Records from a data source:
* START *

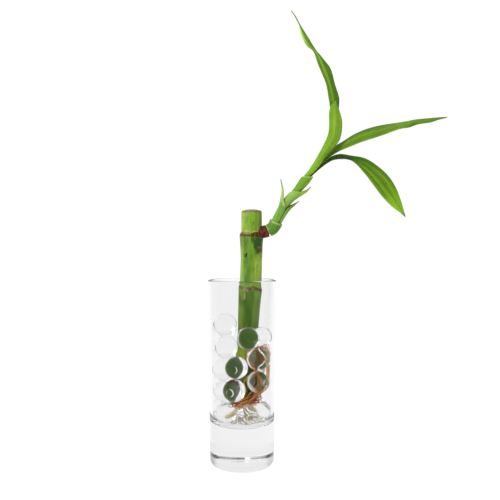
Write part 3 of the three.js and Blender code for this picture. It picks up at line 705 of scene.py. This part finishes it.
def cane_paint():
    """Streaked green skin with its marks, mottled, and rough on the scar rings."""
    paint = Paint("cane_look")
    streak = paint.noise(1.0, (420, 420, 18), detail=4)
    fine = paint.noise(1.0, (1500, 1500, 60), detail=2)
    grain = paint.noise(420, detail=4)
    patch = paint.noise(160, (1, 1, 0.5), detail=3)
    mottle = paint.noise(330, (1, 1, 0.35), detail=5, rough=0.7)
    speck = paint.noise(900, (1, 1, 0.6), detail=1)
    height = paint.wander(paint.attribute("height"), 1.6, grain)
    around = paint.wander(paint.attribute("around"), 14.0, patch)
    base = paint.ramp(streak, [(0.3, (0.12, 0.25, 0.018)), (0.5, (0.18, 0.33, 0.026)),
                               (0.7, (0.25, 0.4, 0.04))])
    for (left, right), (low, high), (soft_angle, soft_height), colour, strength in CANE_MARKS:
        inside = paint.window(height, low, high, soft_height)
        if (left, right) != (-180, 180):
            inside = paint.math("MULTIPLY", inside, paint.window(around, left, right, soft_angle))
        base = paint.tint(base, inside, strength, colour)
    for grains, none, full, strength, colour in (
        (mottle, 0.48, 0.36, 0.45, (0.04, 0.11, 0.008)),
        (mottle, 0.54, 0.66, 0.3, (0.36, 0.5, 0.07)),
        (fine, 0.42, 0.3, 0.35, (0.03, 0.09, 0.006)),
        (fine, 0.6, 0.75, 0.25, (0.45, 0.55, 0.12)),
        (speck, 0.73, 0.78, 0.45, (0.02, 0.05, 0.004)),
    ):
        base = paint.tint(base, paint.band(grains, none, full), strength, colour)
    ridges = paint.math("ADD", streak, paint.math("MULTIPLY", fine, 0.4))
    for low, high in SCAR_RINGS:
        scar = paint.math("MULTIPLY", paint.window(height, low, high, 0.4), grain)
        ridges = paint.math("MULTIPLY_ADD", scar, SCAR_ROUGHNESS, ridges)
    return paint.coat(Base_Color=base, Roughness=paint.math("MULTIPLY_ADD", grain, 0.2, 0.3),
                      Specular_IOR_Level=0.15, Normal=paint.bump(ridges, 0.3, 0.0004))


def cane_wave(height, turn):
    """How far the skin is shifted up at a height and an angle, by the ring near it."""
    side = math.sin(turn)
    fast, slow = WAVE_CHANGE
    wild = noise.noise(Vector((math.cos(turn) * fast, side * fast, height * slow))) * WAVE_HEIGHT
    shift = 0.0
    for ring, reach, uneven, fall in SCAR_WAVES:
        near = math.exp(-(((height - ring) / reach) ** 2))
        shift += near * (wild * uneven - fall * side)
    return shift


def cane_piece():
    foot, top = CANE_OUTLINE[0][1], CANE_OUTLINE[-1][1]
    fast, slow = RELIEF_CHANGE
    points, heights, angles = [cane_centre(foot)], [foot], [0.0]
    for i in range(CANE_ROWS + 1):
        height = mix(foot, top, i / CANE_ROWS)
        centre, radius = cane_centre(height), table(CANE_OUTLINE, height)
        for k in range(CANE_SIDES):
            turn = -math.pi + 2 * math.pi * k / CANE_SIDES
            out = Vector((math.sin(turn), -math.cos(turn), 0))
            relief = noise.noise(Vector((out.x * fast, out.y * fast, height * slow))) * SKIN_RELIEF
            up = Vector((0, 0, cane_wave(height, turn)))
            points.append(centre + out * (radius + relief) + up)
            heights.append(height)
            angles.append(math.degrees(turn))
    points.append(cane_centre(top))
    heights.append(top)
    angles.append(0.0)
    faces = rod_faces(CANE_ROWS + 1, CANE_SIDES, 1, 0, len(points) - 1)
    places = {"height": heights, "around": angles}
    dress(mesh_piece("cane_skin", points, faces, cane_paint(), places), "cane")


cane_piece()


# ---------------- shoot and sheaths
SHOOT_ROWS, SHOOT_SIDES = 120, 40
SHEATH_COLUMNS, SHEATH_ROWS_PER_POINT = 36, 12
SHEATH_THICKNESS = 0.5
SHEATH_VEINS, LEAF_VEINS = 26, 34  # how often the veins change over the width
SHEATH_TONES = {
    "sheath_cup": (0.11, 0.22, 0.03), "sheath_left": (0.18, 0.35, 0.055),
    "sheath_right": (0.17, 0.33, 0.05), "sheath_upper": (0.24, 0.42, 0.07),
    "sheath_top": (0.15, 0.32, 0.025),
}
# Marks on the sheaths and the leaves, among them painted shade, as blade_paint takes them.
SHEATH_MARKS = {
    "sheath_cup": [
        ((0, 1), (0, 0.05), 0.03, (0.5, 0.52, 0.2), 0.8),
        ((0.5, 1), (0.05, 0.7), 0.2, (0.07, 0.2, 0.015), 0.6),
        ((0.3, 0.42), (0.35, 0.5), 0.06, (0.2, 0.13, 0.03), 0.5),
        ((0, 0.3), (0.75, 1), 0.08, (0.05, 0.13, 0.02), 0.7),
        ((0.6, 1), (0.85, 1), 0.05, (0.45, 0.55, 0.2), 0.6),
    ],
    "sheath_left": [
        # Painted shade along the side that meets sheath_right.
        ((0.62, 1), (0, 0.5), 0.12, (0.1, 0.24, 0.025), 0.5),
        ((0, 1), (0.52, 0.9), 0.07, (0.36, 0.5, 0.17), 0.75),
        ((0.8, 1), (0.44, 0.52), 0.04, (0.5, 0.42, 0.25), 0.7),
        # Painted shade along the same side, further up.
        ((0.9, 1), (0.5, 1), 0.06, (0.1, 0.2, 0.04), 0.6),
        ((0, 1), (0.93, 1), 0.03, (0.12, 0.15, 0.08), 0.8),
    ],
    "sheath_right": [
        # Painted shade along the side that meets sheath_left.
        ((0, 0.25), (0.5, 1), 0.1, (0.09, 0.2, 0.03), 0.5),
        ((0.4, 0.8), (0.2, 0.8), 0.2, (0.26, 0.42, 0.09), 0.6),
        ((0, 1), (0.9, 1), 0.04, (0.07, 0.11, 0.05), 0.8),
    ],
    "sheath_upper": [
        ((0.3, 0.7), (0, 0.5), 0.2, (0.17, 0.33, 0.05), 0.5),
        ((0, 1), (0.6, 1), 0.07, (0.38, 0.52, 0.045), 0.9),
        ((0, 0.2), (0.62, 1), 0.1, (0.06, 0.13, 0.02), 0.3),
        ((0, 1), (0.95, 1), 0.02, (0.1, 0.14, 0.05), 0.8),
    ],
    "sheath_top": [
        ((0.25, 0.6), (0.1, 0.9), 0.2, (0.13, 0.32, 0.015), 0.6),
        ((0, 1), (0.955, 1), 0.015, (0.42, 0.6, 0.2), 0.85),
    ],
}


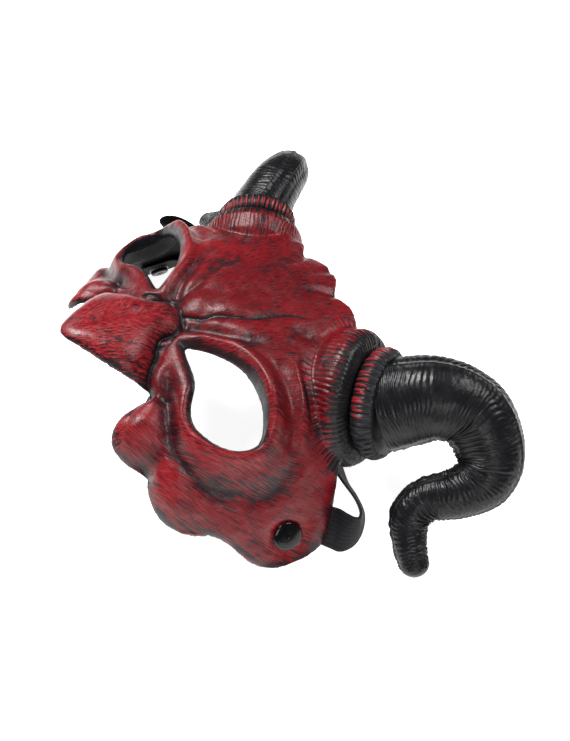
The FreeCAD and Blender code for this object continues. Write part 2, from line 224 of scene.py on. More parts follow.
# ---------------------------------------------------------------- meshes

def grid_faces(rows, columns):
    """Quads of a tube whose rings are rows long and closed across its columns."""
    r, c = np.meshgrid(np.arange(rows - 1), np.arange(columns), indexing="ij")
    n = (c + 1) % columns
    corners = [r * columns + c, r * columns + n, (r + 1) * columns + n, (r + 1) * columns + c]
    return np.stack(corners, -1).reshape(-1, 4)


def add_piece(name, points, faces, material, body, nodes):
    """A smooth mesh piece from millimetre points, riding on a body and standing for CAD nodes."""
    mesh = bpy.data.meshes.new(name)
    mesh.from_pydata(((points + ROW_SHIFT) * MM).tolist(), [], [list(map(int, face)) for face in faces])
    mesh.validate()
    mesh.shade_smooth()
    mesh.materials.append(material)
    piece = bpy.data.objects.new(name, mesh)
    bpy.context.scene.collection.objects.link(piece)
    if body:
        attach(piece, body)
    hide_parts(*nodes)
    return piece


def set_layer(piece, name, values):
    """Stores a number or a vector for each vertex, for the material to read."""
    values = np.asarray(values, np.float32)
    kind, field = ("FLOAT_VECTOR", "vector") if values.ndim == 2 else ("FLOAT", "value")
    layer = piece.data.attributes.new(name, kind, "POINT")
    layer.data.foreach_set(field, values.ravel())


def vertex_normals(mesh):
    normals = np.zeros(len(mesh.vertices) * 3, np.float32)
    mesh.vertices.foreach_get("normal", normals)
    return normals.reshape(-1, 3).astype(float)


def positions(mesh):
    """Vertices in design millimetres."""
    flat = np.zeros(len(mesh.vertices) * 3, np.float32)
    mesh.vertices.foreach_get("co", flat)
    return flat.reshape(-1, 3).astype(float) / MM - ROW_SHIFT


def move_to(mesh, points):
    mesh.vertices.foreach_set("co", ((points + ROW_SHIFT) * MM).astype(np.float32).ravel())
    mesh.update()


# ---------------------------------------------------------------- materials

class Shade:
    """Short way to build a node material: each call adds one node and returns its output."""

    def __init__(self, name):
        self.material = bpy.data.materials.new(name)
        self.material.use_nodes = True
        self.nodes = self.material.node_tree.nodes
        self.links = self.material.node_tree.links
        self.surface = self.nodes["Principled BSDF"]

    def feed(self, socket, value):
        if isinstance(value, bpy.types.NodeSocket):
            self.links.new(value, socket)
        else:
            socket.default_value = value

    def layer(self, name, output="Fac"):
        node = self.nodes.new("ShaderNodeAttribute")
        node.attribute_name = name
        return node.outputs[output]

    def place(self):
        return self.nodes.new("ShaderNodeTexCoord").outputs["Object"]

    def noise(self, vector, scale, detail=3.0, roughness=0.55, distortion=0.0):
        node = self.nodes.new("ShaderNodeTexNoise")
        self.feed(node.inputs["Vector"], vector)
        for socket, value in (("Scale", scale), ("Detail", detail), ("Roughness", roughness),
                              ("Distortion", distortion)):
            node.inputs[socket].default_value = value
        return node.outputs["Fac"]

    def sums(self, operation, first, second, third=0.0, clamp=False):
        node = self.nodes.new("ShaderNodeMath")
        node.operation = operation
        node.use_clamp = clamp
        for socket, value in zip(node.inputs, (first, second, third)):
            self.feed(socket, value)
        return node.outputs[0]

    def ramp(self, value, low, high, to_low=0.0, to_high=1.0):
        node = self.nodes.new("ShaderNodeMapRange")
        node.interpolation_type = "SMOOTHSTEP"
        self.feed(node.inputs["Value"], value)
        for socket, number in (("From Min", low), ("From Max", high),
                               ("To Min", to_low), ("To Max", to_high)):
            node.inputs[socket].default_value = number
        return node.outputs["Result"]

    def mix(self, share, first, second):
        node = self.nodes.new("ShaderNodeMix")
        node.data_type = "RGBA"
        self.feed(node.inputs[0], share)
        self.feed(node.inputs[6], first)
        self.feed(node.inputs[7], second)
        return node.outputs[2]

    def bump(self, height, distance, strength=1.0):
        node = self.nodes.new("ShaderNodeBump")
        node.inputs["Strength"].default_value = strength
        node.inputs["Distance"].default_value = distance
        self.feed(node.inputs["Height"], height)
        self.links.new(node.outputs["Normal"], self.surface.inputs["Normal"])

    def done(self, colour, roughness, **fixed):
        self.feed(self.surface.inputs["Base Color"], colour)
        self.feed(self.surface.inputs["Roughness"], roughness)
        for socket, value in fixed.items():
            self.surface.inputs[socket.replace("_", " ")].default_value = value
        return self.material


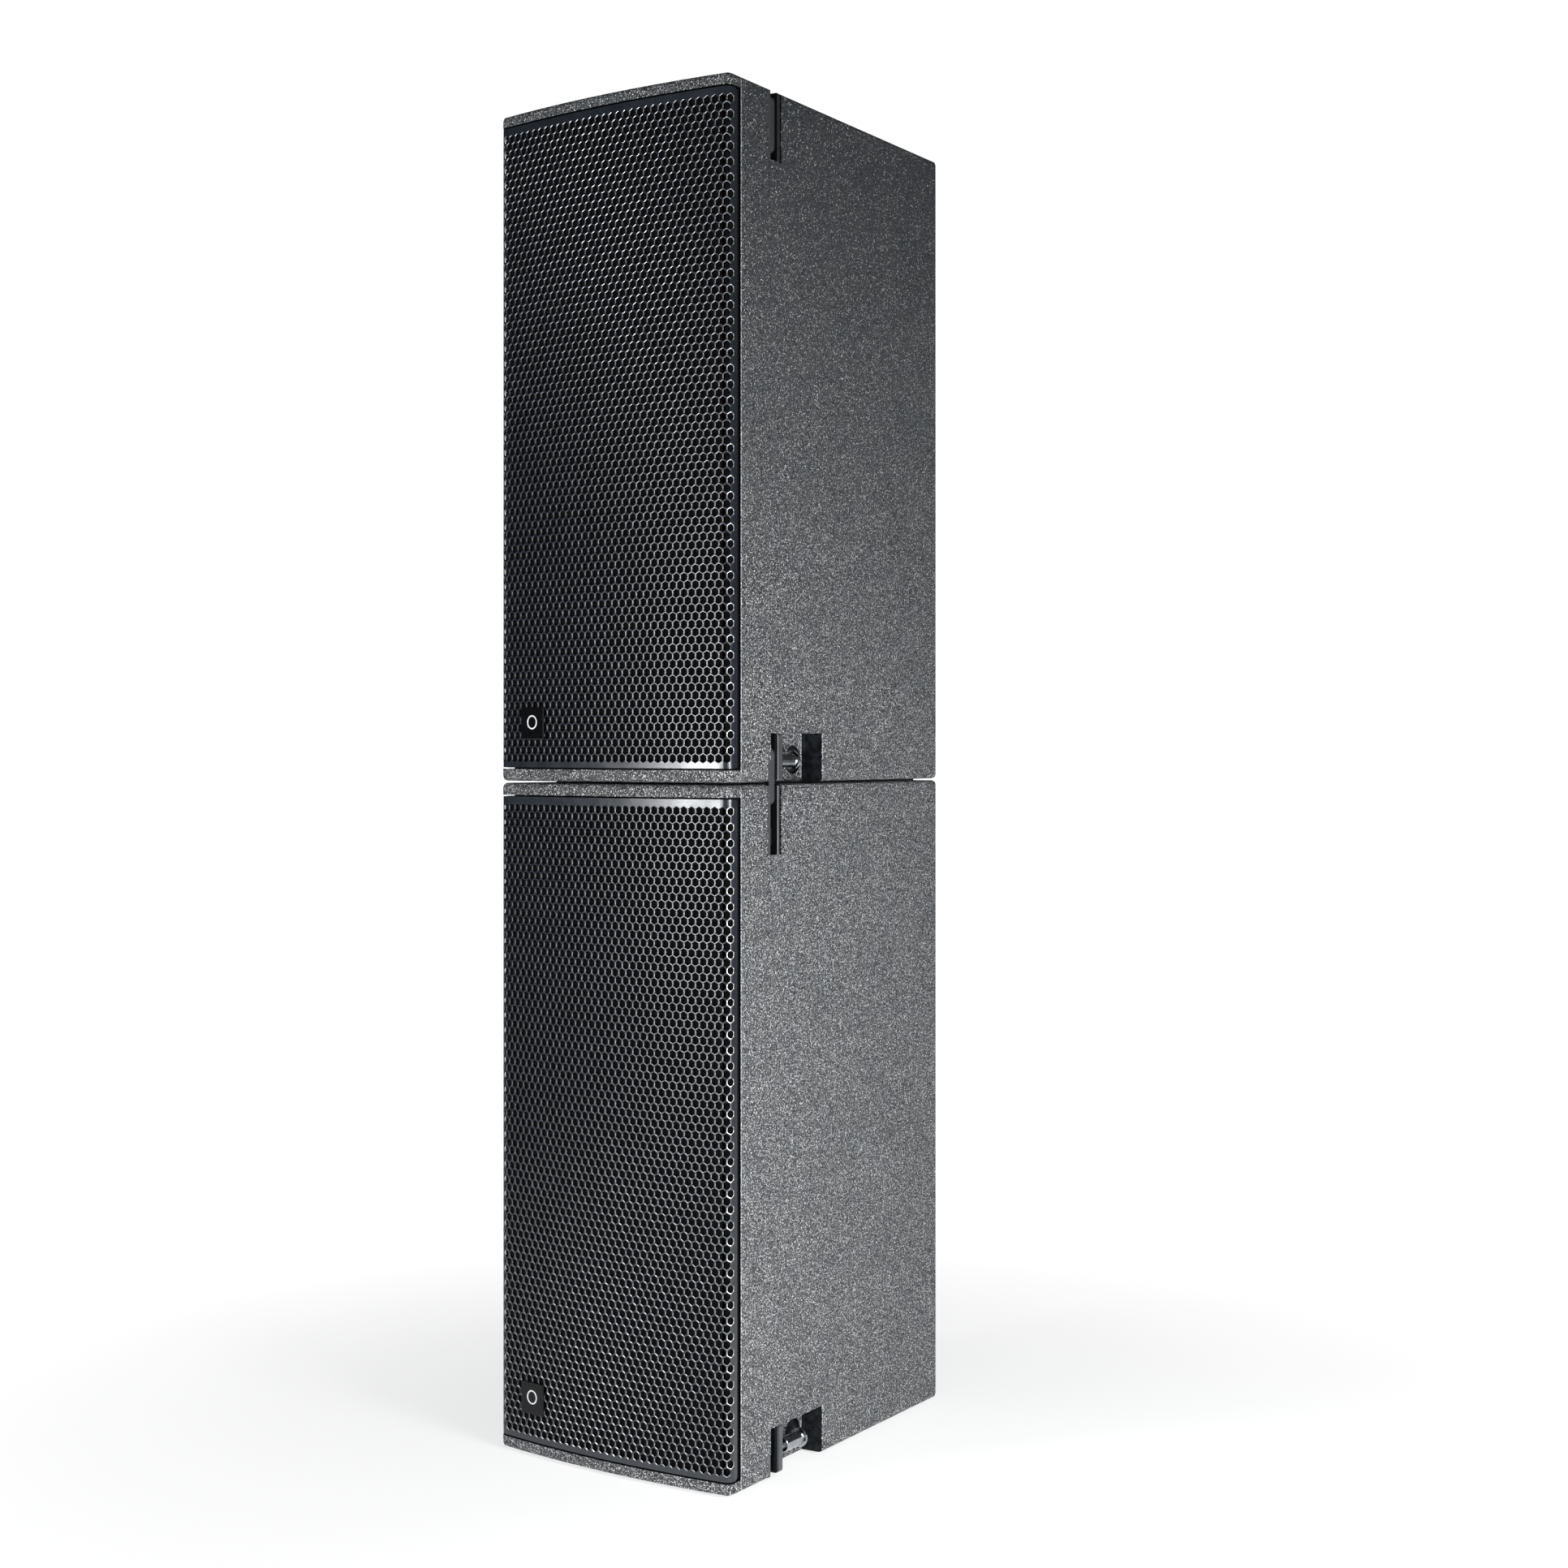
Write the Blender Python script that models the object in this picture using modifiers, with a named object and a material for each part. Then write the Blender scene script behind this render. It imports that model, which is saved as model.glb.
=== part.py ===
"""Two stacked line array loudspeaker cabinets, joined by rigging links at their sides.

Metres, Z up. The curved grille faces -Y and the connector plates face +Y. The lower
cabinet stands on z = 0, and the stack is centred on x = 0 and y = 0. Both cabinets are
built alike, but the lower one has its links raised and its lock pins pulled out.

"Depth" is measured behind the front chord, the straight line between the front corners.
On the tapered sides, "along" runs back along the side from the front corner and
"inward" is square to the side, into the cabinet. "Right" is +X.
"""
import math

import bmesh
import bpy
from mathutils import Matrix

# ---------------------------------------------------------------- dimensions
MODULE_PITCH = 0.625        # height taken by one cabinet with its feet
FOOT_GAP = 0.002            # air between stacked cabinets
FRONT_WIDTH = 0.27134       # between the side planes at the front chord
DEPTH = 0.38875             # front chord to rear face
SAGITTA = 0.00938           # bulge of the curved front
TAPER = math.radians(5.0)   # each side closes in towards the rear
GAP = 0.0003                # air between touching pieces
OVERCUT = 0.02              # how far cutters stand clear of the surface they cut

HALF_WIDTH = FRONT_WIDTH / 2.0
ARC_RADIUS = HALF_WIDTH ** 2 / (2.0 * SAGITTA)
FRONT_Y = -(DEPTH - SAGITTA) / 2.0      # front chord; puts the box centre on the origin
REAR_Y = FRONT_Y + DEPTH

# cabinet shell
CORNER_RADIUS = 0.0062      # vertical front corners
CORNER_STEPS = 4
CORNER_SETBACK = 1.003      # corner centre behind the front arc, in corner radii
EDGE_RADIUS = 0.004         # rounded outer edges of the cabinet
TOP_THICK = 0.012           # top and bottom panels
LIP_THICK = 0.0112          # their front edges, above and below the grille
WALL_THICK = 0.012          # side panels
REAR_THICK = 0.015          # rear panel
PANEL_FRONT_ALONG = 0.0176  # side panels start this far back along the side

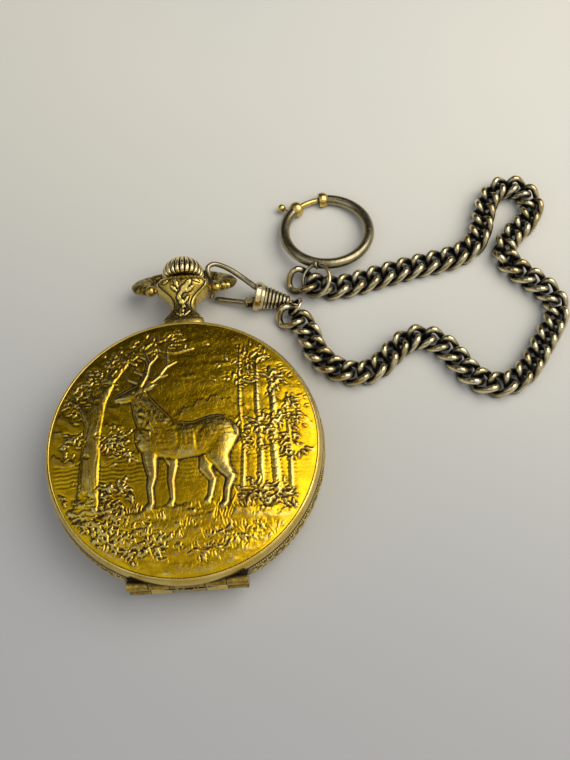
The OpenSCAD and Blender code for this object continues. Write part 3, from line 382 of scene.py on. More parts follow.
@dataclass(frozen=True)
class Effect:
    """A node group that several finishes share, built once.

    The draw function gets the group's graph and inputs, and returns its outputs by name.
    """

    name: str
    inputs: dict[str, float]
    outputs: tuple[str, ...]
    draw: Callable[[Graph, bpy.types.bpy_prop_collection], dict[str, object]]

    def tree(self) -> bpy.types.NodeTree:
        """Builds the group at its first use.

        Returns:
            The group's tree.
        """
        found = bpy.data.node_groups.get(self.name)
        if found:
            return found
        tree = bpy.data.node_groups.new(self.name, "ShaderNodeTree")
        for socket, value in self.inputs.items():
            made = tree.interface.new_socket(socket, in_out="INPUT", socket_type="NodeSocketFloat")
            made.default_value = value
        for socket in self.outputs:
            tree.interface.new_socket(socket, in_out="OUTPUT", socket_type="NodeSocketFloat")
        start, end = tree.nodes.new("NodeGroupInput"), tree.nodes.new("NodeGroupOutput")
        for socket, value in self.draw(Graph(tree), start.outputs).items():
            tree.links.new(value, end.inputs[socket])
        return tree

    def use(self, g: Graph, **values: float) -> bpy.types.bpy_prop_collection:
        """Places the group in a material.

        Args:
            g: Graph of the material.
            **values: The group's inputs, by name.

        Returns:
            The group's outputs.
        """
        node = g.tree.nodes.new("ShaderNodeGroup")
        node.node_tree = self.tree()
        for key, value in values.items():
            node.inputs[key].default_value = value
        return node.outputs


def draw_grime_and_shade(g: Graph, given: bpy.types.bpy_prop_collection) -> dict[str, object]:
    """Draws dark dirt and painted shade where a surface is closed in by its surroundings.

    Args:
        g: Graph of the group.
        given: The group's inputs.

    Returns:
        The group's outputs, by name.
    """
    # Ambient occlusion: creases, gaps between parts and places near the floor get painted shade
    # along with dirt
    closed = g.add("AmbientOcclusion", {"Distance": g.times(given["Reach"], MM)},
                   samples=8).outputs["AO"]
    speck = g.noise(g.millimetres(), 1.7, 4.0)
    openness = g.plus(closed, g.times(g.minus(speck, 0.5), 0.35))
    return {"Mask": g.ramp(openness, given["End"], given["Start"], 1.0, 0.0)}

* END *

* **Work to complete**
Reproduce, without alteration, solely the lines beginning at the line that includes "The FreeCAD and" and ending at the line that includes "return np.stack(corners, -1).reshape(-1, 4)", both lines included.

* **Response to the task**
The FreeCAD and Blender code for this object continues. Write part 2, from line 224 of scene.py on. More parts follow.
# ---------------------------------------------------------------- meshes

def grid_faces(rows, columns):
    """Quads of a tube whose rings are rows long and closed across its columns."""
    r, c = np.meshgrid(np.arange(rows - 1), np.arange(columns), indexing="ij")
    n = (c + 1) % columns
    corners = [r * columns + c, r * columns + n, (r + 1) * columns + n, (r + 1) * columns + c]
    return np.stack(corners, -1).reshape(-1, 4)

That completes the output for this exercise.